Start of Dataset extract
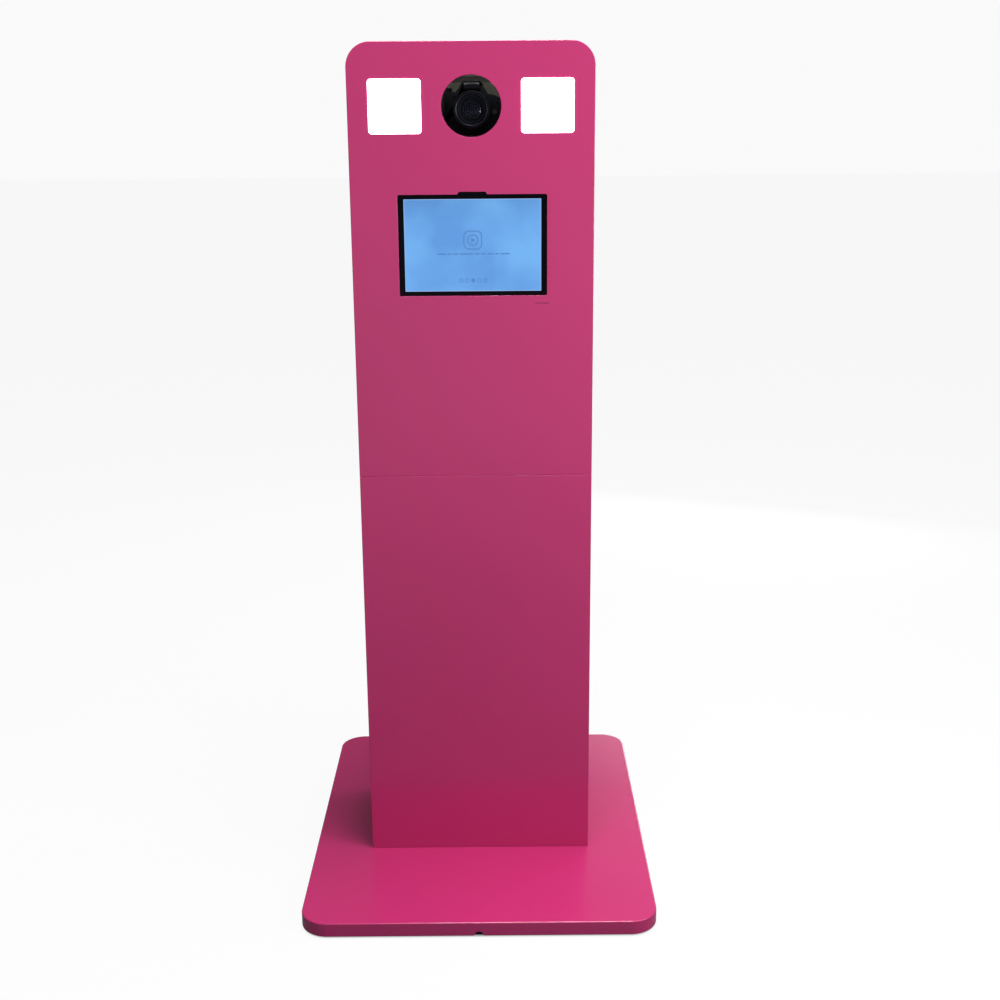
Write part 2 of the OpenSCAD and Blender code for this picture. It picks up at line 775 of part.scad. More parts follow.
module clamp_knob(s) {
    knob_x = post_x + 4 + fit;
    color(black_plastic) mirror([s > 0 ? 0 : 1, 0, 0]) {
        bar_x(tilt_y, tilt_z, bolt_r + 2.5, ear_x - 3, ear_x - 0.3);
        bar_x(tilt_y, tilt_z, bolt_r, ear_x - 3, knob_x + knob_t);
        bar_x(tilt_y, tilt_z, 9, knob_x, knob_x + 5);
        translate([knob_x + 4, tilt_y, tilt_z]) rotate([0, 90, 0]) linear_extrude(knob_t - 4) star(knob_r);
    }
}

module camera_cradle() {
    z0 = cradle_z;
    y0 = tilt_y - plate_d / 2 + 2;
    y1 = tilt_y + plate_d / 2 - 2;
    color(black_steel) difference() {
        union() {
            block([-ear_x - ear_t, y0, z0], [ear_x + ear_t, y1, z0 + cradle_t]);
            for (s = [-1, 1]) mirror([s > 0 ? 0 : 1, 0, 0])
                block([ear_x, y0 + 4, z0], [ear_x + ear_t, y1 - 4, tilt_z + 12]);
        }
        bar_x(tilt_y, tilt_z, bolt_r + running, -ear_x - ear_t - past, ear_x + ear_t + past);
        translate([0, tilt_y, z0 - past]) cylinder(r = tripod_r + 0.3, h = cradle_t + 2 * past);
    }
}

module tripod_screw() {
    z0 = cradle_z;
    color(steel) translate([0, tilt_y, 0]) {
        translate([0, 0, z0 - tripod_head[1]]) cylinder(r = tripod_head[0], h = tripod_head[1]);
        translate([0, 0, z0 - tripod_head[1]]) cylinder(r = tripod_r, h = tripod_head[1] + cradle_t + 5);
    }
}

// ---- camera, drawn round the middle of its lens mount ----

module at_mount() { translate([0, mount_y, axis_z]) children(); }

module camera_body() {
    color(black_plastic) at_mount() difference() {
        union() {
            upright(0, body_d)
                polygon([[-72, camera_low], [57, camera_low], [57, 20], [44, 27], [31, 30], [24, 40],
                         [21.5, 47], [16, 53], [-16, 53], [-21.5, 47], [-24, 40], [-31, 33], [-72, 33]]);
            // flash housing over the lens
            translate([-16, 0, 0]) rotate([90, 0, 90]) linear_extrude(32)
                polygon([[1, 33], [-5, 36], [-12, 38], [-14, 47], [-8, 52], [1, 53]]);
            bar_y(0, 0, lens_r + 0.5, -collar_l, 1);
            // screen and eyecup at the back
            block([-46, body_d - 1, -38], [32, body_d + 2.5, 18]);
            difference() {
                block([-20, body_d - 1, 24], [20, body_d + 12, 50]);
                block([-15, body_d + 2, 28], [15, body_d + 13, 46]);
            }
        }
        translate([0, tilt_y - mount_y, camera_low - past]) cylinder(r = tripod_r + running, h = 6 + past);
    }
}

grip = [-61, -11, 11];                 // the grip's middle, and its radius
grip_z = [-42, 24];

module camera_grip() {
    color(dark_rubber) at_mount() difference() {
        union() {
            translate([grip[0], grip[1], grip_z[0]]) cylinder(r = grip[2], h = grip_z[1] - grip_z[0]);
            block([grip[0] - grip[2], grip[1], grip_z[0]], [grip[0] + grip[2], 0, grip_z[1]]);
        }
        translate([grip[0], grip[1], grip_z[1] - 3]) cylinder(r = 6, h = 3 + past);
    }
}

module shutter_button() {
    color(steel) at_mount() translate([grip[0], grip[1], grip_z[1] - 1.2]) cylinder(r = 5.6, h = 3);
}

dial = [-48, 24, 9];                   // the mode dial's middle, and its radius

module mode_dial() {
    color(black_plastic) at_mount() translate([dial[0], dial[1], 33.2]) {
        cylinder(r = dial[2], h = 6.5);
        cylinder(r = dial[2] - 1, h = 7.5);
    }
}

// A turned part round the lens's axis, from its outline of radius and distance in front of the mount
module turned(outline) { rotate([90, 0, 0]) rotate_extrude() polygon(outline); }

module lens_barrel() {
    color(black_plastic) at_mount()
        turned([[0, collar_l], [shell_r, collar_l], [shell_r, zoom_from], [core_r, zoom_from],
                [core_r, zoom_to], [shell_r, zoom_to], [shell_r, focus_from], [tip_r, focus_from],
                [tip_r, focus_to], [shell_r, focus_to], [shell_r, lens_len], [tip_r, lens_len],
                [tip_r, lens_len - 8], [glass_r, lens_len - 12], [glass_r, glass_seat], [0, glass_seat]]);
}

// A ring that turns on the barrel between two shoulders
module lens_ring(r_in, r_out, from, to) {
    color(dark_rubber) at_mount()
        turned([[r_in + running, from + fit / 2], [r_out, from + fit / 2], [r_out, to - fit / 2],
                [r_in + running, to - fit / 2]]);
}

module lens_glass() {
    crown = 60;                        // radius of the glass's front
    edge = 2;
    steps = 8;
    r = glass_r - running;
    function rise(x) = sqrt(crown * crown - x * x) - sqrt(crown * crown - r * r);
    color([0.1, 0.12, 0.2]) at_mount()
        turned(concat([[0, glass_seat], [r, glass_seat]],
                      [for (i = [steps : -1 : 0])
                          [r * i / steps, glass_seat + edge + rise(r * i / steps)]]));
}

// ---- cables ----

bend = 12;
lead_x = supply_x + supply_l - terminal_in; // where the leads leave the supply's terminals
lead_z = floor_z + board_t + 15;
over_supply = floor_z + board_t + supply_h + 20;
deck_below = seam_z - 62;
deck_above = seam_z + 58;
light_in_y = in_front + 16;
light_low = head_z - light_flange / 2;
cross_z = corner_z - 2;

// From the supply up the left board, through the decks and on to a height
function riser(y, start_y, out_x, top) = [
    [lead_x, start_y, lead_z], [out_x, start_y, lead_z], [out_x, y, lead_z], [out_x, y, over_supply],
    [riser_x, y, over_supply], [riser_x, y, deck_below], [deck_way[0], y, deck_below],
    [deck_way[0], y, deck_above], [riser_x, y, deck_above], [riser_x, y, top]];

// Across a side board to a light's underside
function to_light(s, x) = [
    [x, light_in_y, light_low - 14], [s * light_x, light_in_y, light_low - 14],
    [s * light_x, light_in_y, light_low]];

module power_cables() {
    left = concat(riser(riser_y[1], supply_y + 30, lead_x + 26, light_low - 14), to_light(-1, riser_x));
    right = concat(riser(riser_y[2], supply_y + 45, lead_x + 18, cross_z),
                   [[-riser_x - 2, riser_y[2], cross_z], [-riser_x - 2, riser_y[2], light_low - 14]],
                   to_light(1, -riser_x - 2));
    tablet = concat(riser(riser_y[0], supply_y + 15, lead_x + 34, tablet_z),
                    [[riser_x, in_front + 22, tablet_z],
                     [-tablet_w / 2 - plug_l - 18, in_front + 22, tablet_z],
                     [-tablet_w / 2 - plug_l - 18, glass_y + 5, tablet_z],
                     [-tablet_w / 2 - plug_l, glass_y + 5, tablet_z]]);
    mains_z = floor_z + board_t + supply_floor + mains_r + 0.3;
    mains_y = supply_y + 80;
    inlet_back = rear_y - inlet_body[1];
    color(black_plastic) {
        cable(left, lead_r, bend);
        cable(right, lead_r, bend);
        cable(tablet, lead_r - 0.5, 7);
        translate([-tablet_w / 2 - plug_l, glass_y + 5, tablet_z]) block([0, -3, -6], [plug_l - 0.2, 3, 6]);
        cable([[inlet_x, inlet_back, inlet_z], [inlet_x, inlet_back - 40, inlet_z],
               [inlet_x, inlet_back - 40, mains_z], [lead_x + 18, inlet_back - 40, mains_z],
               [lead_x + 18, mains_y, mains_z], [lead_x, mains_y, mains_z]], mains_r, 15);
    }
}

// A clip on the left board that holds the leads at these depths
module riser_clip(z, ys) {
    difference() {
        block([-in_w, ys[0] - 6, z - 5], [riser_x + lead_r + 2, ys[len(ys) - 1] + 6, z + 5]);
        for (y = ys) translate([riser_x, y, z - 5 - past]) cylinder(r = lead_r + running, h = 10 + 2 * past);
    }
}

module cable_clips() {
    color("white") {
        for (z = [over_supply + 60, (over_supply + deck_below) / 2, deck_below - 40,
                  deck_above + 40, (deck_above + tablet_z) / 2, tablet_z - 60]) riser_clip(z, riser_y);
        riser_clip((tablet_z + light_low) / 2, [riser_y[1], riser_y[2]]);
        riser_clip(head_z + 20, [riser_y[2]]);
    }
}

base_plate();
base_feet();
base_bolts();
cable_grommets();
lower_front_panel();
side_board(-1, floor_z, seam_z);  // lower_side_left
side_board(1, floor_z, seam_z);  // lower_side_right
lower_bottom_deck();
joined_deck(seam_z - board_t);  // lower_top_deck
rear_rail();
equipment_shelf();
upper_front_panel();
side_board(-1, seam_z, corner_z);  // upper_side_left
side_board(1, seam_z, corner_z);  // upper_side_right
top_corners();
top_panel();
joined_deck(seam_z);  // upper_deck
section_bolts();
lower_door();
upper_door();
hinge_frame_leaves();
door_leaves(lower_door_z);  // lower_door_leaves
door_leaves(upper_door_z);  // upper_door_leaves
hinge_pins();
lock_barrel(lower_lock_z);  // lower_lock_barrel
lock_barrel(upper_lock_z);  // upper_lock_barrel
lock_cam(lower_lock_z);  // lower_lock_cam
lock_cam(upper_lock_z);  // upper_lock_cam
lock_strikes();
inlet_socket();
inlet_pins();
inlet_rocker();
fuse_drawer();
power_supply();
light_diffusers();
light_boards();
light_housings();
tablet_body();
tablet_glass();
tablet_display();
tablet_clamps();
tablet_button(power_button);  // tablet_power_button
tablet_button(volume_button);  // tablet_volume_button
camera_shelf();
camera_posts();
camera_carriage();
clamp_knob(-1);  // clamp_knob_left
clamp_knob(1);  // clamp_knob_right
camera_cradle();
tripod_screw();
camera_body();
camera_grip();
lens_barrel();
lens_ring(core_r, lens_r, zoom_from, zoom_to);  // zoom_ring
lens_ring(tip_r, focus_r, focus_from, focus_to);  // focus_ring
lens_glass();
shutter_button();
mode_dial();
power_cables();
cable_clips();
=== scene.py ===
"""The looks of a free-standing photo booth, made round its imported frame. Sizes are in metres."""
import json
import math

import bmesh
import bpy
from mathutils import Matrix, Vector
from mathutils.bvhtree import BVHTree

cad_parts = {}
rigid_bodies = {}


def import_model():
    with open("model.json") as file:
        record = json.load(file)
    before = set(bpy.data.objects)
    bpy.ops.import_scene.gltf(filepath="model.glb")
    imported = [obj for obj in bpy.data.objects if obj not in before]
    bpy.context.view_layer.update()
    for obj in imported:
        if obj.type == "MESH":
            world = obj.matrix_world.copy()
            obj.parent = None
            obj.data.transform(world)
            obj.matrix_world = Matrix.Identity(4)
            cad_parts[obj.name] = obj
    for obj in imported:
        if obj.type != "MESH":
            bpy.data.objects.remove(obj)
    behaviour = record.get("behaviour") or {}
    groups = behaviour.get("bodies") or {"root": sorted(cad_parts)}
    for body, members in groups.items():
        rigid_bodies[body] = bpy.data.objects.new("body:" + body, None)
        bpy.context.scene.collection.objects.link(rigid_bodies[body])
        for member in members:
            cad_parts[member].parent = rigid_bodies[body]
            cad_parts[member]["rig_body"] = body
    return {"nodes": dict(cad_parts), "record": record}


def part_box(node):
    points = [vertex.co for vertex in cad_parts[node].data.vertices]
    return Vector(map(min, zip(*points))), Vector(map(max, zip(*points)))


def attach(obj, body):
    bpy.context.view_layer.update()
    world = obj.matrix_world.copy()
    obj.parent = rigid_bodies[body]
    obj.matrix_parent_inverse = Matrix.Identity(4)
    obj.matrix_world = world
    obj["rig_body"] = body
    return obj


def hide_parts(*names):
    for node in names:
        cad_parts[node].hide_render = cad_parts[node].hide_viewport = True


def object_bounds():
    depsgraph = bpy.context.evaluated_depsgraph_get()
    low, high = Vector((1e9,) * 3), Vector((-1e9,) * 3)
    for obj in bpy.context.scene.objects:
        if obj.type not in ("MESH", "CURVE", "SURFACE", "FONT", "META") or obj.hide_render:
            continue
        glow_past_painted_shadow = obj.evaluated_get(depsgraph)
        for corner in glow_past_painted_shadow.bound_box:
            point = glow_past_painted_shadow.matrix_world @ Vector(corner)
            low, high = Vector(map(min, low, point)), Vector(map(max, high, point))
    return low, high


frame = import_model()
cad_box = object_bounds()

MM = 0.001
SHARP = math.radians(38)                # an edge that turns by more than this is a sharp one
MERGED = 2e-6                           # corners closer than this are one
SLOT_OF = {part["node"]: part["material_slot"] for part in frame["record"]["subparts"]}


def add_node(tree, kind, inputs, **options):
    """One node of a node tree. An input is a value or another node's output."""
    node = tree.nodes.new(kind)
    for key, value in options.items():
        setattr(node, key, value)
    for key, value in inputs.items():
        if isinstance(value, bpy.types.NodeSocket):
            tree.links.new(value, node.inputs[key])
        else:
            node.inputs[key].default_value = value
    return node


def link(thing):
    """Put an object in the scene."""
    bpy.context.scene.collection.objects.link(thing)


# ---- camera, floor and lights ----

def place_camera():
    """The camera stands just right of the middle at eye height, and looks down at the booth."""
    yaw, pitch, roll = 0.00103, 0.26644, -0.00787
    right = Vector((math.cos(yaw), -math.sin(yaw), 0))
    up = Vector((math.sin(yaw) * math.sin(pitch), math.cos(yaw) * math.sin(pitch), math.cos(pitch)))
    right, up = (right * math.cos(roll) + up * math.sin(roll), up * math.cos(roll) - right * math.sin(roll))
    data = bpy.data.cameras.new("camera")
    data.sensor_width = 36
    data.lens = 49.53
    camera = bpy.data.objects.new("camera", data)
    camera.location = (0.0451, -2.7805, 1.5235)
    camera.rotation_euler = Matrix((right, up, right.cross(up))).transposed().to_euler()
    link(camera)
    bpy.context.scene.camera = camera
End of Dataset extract
Task goal => Everything from the first line above up to and including the line that contains "---- camera, drawn" should be printed exactly; please print only that.

Exercise response =>
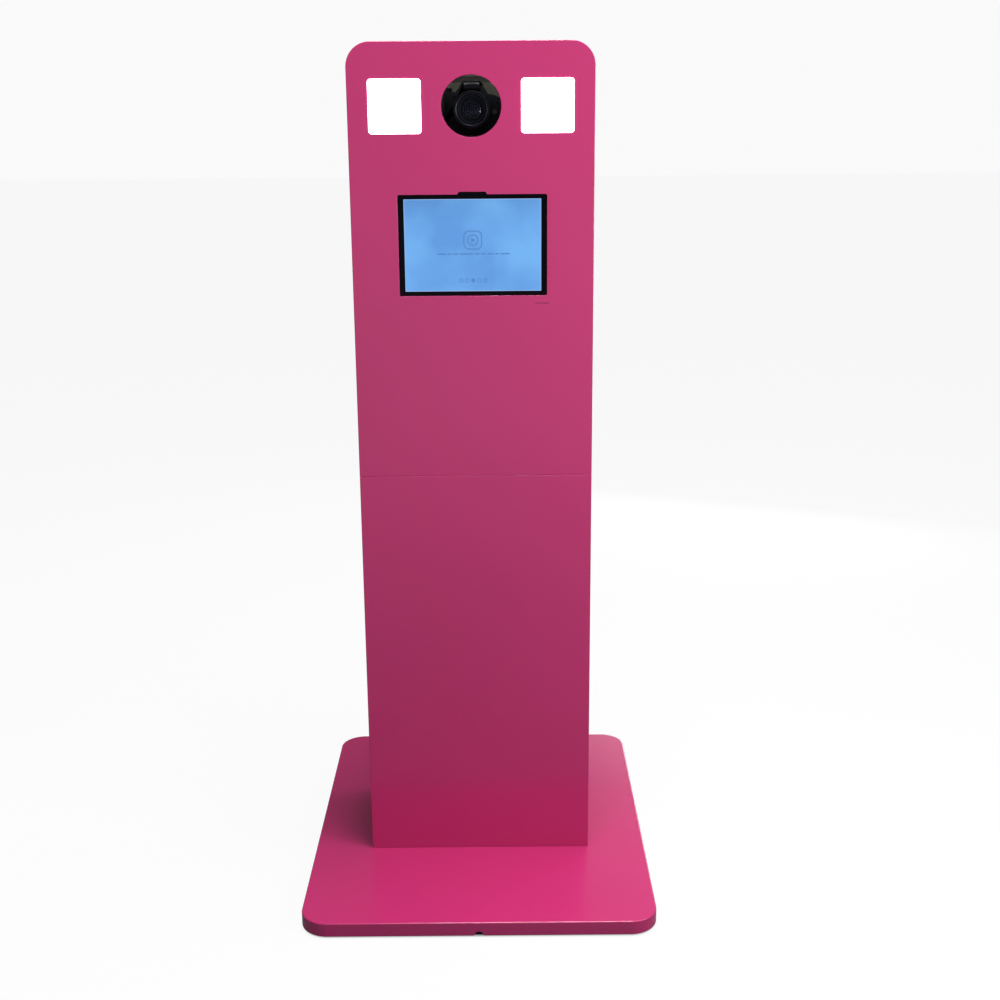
Write part 2 of the OpenSCAD and Blender code for this picture. It picks up at line 775 of part.scad. More parts follow.
module clamp_knob(s) {
    knob_x = post_x + 4 + fit;
    color(black_plastic) mirror([s > 0 ? 0 : 1, 0, 0]) {
        bar_x(tilt_y, tilt_z, bolt_r + 2.5, ear_x - 3, ear_x - 0.3);
        bar_x(tilt_y, tilt_z, bolt_r, ear_x - 3, knob_x + knob_t);
        bar_x(tilt_y, tilt_z, 9, knob_x, knob_x + 5);
        translate([knob_x + 4, tilt_y, tilt_z]) rotate([0, 90, 0]) linear_extrude(knob_t - 4) star(knob_r);
    }
}

module camera_cradle() {
    z0 = cradle_z;
    y0 = tilt_y - plate_d / 2 + 2;
    y1 = tilt_y + plate_d / 2 - 2;
    color(black_steel) difference() {
        union() {
            block([-ear_x - ear_t, y0, z0], [ear_x + ear_t, y1, z0 + cradle_t]);
            for (s = [-1, 1]) mirror([s > 0 ? 0 : 1, 0, 0])
                block([ear_x, y0 + 4, z0], [ear_x + ear_t, y1 - 4, tilt_z + 12]);
        }
        bar_x(tilt_y, tilt_z, bolt_r + running, -ear_x - ear_t - past, ear_x + ear_t + past);
        translate([0, tilt_y, z0 - past]) cylinder(r = tripod_r + 0.3, h = cradle_t + 2 * past);
    }
}

module tripod_screw() {
    z0 = cradle_z;
    color(steel) translate([0, tilt_y, 0]) {
        translate([0, 0, z0 - tripod_head[1]]) cylinder(r = tripod_head[0], h = tripod_head[1]);
        translate([0, 0, z0 - tripod_head[1]]) cylinder(r = tripod_r, h = tripod_head[1] + cradle_t + 5);
    }
}

// ---- camera, drawn round the middle of its lens mount ----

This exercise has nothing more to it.